**TASK DETAILS**:
Quote all entries in full, exactly.

**Object data in JSON**:
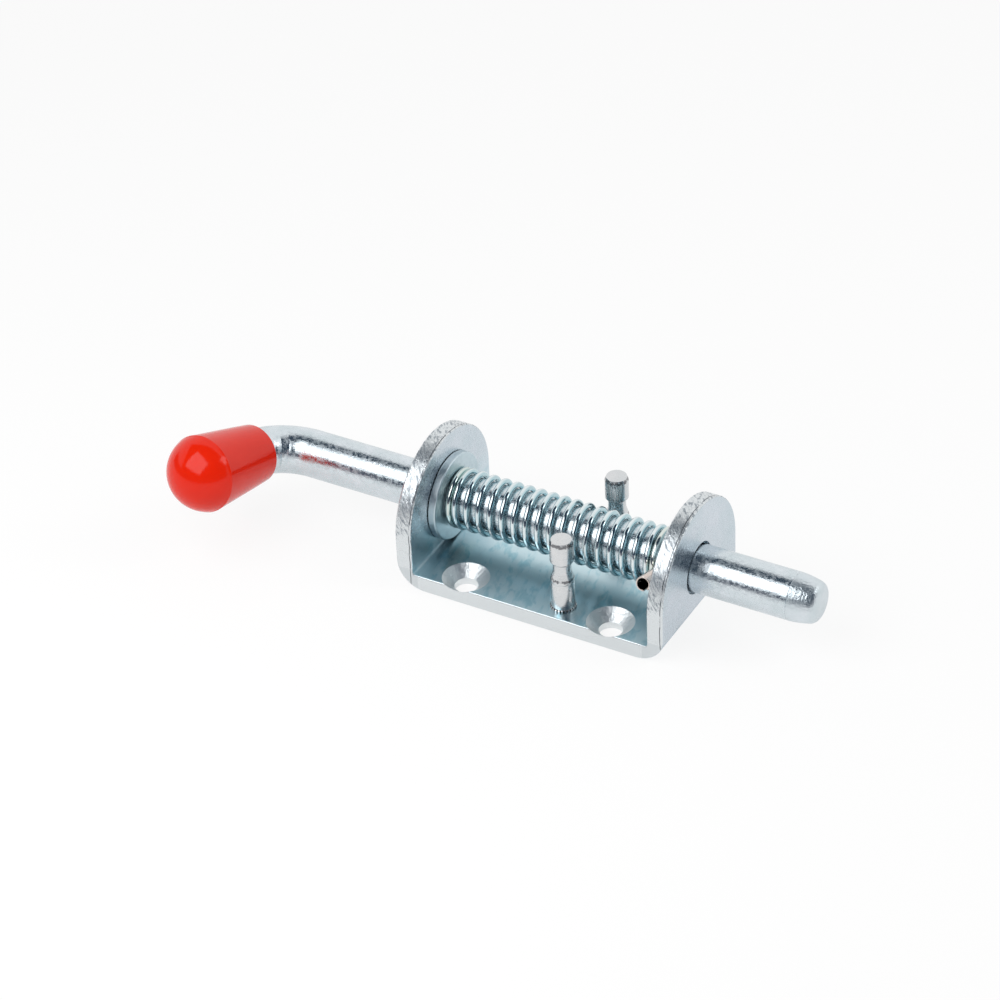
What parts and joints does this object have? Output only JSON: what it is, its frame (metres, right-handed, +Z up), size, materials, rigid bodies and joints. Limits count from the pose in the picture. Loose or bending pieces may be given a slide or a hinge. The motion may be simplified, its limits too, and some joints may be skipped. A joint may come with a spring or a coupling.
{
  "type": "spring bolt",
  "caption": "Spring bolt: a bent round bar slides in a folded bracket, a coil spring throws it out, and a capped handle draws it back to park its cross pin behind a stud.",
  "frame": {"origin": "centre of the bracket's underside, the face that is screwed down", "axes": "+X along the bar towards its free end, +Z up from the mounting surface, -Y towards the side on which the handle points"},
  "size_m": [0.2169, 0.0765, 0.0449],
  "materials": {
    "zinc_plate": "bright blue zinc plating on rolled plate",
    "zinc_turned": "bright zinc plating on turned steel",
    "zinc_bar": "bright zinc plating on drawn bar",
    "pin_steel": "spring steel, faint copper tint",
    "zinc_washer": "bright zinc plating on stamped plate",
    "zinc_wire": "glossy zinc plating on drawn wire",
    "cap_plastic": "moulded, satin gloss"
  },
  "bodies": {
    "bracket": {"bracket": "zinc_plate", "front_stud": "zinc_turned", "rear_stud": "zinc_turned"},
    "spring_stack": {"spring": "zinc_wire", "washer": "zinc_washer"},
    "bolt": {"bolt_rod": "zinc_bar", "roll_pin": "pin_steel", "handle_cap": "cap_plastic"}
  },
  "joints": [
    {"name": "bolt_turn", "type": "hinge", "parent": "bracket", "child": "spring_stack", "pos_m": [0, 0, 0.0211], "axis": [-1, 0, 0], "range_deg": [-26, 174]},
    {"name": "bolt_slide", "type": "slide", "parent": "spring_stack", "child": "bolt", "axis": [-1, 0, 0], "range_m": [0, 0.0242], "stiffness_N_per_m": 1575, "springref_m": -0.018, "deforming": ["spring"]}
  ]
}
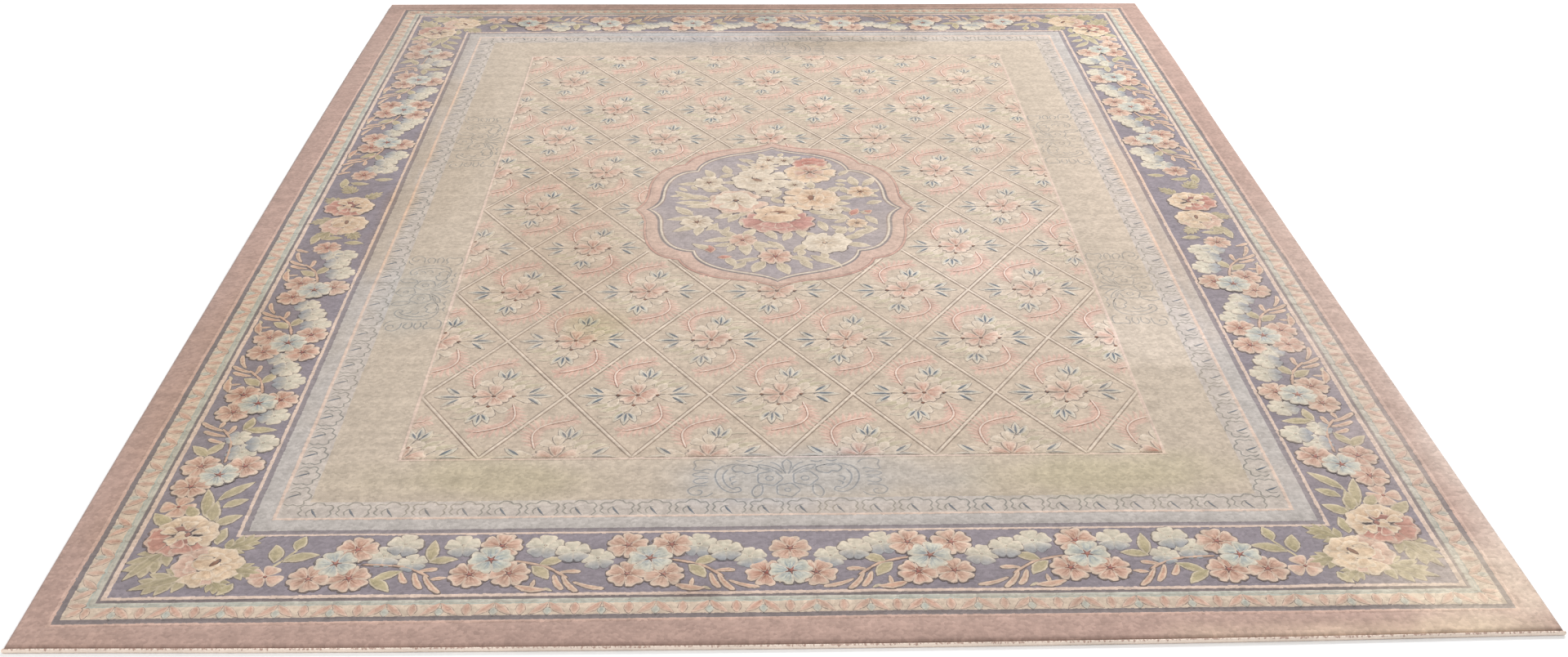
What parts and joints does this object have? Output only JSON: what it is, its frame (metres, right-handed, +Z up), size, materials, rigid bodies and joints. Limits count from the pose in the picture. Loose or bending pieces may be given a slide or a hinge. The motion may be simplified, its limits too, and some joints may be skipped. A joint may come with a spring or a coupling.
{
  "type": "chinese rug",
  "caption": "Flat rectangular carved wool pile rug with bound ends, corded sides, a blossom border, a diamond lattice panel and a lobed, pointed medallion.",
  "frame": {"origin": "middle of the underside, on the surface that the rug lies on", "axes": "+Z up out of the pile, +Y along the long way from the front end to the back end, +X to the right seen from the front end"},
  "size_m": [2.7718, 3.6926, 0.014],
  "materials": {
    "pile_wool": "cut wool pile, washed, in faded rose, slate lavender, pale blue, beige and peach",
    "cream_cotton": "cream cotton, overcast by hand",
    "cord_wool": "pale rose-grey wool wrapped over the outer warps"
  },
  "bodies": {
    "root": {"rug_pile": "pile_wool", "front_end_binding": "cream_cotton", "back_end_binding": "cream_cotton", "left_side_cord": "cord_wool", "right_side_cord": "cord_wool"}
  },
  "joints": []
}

**SOLVED PROBLEM**:
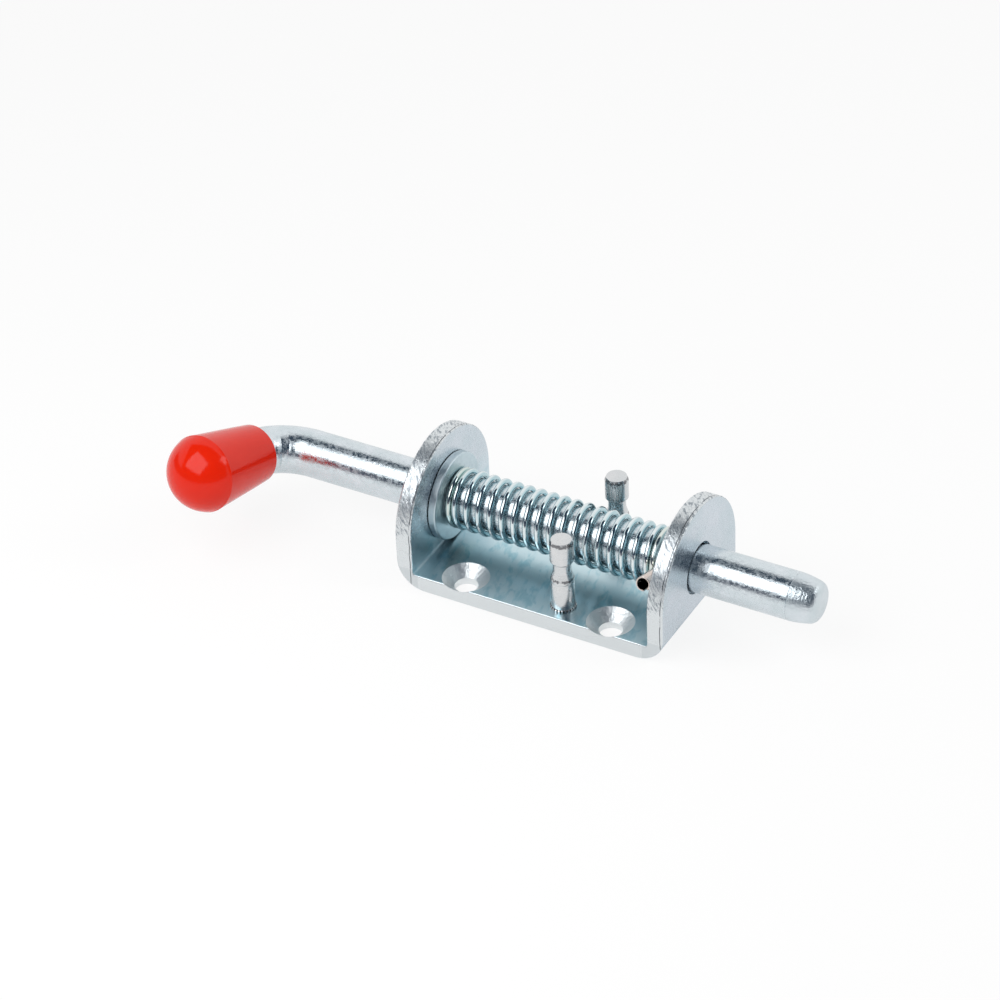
What parts and joints does this object have? Output only JSON: what it is, its frame (metres, right-handed, +Z up), size, materials, rigid bodies and joints. Limits count from the pose in the picture. Loose or bending pieces may be given a slide or a hinge. The motion may be simplified, its limits too, and some joints may be skipped. A joint may come with a spring or a coupling.
{
  "type": "spring bolt",
  "caption": "Spring bolt: a bent round bar slides in a folded bracket, a coil spring throws it out, and a capped handle draws it back to park its cross pin behind a stud.",
  "frame": {"origin": "centre of the bracket's underside, the face that is screwed down", "axes": "+X along the bar towards its free end, +Z up from the mounting surface, -Y towards the side on which the handle points"},
  "size_m": [0.2169, 0.0765, 0.0449],
  "materials": {
    "zinc_plate": "bright blue zinc plating on rolled plate",
    "zinc_turned": "bright zinc plating on turned steel",
    "zinc_bar": "bright zinc plating on drawn bar",
    "pin_steel": "spring steel, faint copper tint",
    "zinc_washer": "bright zinc plating on stamped plate",
    "zinc_wire": "glossy zinc plating on drawn wire",
    "cap_plastic": "moulded, satin gloss"
  },
  "bodies": {
    "bracket": {"bracket": "zinc_plate", "front_stud": "zinc_turned", "rear_stud": "zinc_turned"},
    "spring_stack": {"spring": "zinc_wire", "washer": "zinc_washer"},
    "bolt": {"bolt_rod": "zinc_bar", "roll_pin": "pin_steel", "handle_cap": "cap_plastic"}
  },
  "joints": [
    {"name": "bolt_turn", "type": "hinge", "parent": "bracket", "child": "spring_stack", "pos_m": [0, 0, 0.0211], "axis": [-1, 0, 0], "range_deg": [-26, 174]},
    {"name": "bolt_slide", "type": "slide", "parent": "spring_stack", "child": "bolt", "axis": [-1, 0, 0], "range_m": [0, 0.0242], "stiffness_N_per_m": 1575, "springref_m": -0.018, "deforming": ["spring"]}
  ]
}
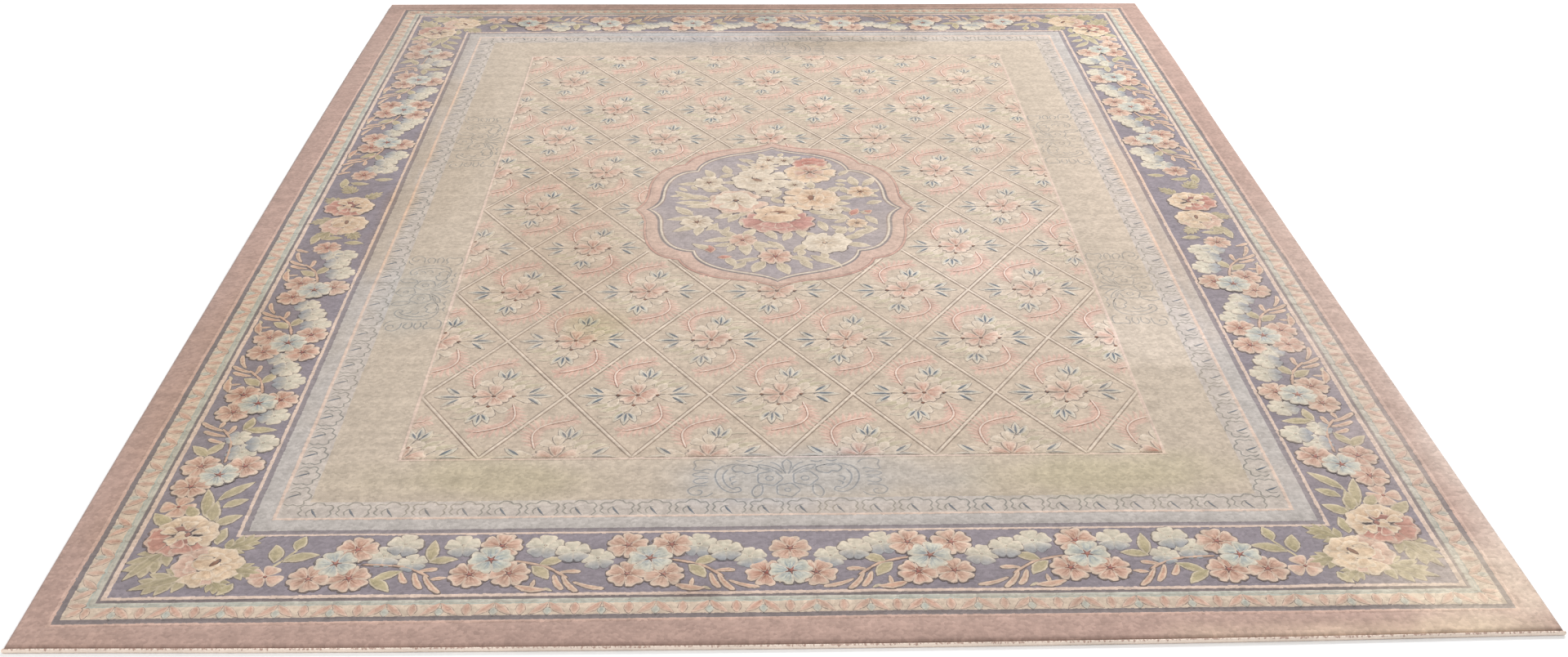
What parts and joints does this object have? Output only JSON: what it is, its frame (metres, right-handed, +Z up), size, materials, rigid bodies and joints. Limits count from the pose in the picture. Loose or bending pieces may be given a slide or a hinge. The motion may be simplified, its limits too, and some joints may be skipped. A joint may come with a spring or a coupling.
{
  "type": "chinese rug",
  "caption": "Flat rectangular carved wool pile rug with bound ends, corded sides, a blossom border, a diamond lattice panel and a lobed, pointed medallion.",
  "frame": {"origin": "middle of the underside, on the surface that the rug lies on", "axes": "+Z up out of the pile, +Y along the long way from the front end to the back end, +X to the right seen from the front end"},
  "size_m": [2.7718, 3.6926, 0.014],
  "materials": {
    "pile_wool": "cut wool pile, washed, in faded rose, slate lavender, pale blue, beige and peach",
    "cream_cotton": "cream cotton, overcast by hand",
    "cord_wool": "pale rose-grey wool wrapped over the outer warps"
  },
  "bodies": {
    "root": {"rug_pile": "pile_wool", "front_end_binding": "cream_cotton", "back_end_binding": "cream_cotton", "left_side_cord": "cord_wool", "right_side_cord": "cord_wool"}
  },
  "joints": []
}